Katherine Min’s story The Liberation of a Face begins like this:
One day I stopped looking in the mirror. I was tired of my face, tired of finding fault with it, of wishing it looked a different way or trying to make it look a certain way. It was always just my face. So I stopped looking. And an odd thing happened. My face went away. It disappeared. Or at least the reflection of my face went away, the only means I had of regarding it.
This first paragraph is a tight jerk, and it ends with a simple knot, although the nature of the diappearance is questionable. The story is tight throughout, one of those stories you’d like to see continue because of the control the author has over the language and the way this control generates a sense of expectation sentence to sentence.
But what’s the idea here: what would happen if a woman did as this protagonist does? How would the image of the self be affected by such an intimate friend as the mirror and such a powerful metaphor? Min explores the question. “Once my face became unavailable to me, two things happened:I cared more about it; and caring for it became more difficult.” It’s not just the makeup and washing that become a problem absent the mirror, but the habitual recognitions we make of ourselves “through” the body, which, we know, we “feel” in the space around us.
It was torturous not to be able to confirm a clean appearance, a tidiness of one’s own features like a room well-swept. I did not like the idea that other people could look at me while I could not; that I could see their faces but not my own. I realized that to recognize oneself each morning anew was a kind of exercise in existence. You get up and see yourself in the mirror and you think, “Here I am.” It was reassuring, this ritual, the familiarity of self, conjured and reconjured like an auto-hypnotic spell. Without my face, I felt off-balance, tentative. I became obsessed by what I could not see.
Without the mirror–the face as one facet of self–do we lose a sense of being “in place” or one means of self-definition? Do we lose anchor? Without reflected “image,” are we potentially lost “in place,” in other words, become “out of place.”
Gradually I stopped caring what I looked like. What did it matter, if I had no one to tell me? I didn’t wash for days. I threw my cosmetics out. I barely brushed my hair. On the occasions when I did go out, to run an errand or to buy food, I noticed people shying away from me. Their own faces looked startled by mine, as though they were looking at a ghost. I did not bother to smile or frown, or to evidence any facial expression at all. If I could not see, why should they?
In this way I began to reinhabit the world. I presented myself to it as I saw myself in it, a blank, a cipher, a nonentity. A faceless woman. I no longer expected any sort of reaction at all when people happened to look upon me; I began no longer to require one. And the strange thing was that I became happy. I saw the faces of others, their looks of suffering and boredom, of longing and displeasure. I saw also–mostly on children–looks of delight and curiosity, of sadness and rebellion. And I knew that their faces were my own, that I had access to all of these ways of looking by means of what I saw.

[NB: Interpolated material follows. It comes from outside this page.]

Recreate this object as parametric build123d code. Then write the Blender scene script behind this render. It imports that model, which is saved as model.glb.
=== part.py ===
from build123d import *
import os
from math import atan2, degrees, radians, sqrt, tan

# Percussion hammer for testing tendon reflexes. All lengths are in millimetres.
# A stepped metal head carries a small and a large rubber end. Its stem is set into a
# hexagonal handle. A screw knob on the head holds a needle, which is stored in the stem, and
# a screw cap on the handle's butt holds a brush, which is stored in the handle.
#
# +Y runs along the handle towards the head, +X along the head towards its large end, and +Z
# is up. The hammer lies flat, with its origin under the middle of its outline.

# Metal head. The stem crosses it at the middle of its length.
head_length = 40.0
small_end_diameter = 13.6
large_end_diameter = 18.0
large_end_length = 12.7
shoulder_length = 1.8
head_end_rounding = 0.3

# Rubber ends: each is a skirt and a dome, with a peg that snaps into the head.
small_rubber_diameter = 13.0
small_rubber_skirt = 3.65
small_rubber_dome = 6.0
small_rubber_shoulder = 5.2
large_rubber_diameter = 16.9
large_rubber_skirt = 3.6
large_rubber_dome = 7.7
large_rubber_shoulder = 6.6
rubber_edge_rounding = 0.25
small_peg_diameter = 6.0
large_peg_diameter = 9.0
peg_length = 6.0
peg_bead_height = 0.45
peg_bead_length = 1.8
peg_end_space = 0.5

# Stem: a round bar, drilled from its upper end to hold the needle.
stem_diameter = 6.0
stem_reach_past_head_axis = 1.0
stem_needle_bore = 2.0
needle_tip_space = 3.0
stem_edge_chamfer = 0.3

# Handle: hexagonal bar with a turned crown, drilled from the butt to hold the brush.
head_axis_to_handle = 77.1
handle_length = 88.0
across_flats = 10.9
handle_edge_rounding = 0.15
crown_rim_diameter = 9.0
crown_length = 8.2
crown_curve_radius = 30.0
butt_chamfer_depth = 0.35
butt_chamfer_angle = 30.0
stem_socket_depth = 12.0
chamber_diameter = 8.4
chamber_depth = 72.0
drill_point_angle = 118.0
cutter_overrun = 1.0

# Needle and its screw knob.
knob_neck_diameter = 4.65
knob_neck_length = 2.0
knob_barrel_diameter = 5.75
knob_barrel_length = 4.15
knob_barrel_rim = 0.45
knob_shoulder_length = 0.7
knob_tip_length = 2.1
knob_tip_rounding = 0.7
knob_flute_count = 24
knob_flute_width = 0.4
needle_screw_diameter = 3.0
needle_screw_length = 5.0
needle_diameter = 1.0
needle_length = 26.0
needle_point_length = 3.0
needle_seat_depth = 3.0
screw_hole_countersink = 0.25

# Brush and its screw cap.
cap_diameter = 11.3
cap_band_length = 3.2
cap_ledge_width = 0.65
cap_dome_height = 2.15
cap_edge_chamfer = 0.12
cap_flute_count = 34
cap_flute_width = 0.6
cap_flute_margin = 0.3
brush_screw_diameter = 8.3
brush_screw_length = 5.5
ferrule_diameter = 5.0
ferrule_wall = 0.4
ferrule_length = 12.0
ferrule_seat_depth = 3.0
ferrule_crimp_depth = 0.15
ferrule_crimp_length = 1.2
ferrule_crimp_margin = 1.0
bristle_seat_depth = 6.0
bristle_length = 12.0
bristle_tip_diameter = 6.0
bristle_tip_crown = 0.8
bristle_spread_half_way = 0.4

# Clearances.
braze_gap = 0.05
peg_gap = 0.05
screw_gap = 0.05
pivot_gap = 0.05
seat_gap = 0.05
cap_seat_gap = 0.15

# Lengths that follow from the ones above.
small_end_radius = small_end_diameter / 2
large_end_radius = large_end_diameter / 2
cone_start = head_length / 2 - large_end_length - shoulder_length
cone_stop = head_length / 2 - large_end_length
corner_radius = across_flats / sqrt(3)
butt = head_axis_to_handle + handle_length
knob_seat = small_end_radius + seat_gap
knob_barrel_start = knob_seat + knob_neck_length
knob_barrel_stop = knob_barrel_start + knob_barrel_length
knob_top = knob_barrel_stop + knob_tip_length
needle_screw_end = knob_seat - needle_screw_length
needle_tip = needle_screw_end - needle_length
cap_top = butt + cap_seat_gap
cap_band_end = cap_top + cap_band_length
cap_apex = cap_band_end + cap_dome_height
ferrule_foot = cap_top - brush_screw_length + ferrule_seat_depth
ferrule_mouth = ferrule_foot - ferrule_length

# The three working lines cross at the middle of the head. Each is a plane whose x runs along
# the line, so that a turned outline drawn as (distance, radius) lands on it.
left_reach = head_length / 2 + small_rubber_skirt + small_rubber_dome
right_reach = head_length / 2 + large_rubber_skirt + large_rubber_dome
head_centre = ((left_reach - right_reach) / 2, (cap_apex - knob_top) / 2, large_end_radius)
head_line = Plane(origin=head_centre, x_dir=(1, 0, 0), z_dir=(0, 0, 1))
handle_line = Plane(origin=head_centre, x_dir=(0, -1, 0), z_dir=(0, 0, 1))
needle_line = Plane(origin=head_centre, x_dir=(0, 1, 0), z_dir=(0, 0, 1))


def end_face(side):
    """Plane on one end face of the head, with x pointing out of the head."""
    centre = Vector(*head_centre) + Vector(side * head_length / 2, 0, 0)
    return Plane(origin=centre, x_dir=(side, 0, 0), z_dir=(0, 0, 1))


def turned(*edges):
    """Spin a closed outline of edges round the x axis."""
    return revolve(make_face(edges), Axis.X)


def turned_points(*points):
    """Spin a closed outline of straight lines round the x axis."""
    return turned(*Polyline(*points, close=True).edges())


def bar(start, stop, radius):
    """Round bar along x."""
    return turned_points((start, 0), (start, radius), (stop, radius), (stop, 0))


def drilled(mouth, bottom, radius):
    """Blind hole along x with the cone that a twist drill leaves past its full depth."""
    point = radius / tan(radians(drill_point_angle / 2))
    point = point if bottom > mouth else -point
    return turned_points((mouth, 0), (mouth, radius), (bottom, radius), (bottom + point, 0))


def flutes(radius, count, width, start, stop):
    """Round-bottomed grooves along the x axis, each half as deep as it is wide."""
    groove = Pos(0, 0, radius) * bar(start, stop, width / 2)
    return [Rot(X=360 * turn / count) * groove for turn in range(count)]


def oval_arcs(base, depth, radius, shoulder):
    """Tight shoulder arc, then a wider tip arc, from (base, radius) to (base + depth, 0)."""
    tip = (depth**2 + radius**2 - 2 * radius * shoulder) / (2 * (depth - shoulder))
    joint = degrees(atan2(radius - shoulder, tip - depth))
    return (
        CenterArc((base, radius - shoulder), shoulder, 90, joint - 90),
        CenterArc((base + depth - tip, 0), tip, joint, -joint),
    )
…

The story ends with the woman witnessing her image, which she’s carried “like a relic” in a shop window for the first time after many years and her “delusion” is, as she says, “shattered.”
Unfortunatly, this discontinuity breaks the story. How, in other words, after so many years of going about, does the woman avoid her image for so long? In the story, Min writes, “And then one day, as I was hurrying down the street, I passed a shop window and caught a glimpse of my reflection.” In the window, she sees a “ruin.” Nevertheless, this “revealing” doesn’t square with the control the writer displays throughout. Again, how is it possible that the woman hadn’t happened to see herself in any other shop window, in passing, just by turning her head? This isn’t a nitpick; the story has relies on a steady loss/gain structure–she loses herself, steadies, then loses herself again. But how does she maintain the “delusion” for so long, years, without some measure of near miss: did she approach the store with her eyes shut?
The question of the self is an important idea in fiction because character sustains this kind of story. I enjoy Min’s writing but I find this little break in her story disappointing. I leave the story not buying it, after I bought it nearly all the way through.